*Aim*
Repeat all of the records verbatim.

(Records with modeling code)

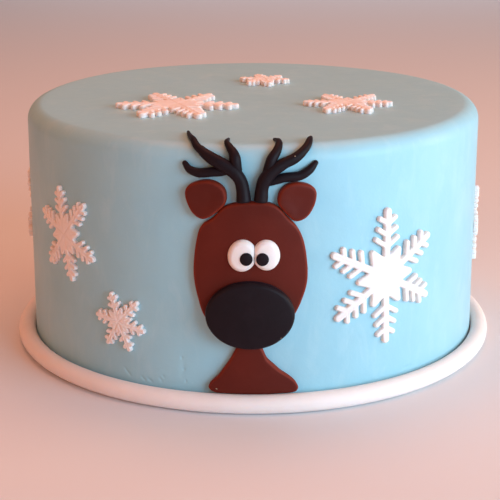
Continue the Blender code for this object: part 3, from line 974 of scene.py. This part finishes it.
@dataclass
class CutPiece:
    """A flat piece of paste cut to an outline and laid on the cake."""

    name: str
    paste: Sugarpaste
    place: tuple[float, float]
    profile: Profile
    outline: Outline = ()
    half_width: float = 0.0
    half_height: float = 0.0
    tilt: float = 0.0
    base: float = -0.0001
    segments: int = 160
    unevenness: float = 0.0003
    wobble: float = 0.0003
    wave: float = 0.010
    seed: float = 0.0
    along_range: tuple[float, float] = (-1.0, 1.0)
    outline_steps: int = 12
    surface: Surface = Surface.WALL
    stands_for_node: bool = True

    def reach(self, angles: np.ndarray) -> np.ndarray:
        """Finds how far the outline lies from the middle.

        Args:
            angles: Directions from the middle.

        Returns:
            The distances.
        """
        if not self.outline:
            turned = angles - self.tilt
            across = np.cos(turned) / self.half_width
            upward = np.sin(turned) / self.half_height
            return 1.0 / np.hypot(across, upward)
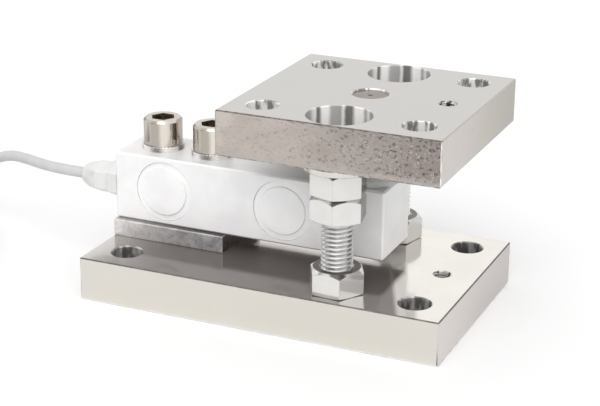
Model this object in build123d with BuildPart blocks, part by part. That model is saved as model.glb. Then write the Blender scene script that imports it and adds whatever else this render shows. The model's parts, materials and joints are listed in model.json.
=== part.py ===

*Answer below*
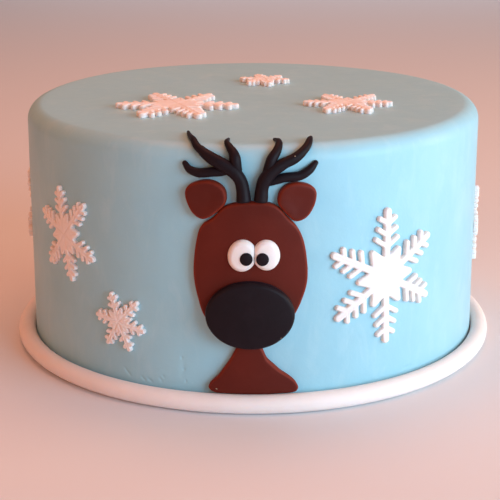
Continue the Blender code for this object: part 3, from line 974 of scene.py. This part finishes it.
@dataclass
class CutPiece:
    """A flat piece of paste cut to an outline and laid on the cake."""

    name: str
    paste: Sugarpaste
    place: tuple[float, float]
    profile: Profile
    outline: Outline = ()
    half_width: float = 0.0
    half_height: float = 0.0
    tilt: float = 0.0
    base: float = -0.0001
    segments: int = 160
    unevenness: float = 0.0003
    wobble: float = 0.0003
    wave: float = 0.010
    seed: float = 0.0
    along_range: tuple[float, float] = (-1.0, 1.0)
    outline_steps: int = 12
    surface: Surface = Surface.WALL
    stands_for_node: bool = True

    def reach(self, angles: np.ndarray) -> np.ndarray:
        """Finds how far the outline lies from the middle.

        Args:
            angles: Directions from the middle.

        Returns:
            The distances.
        """
        if not self.outline:
            turned = angles - self.tilt
            across = np.cos(turned) / self.half_width
            upward = np.sin(turned) / self.half_height
            return 1.0 / np.hypot(across, upward)
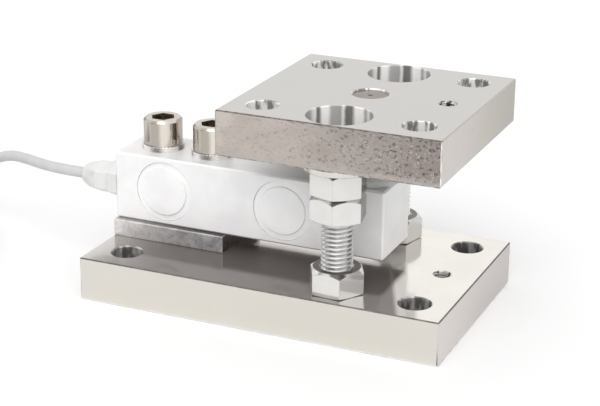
Model this object in build123d with BuildPart blocks, part by part. That model is saved as model.glb. Then write the Blender scene script that imports it and adds whatever else this render shows. The model's parts, materials and joints are listed in model.json.
=== part.py ===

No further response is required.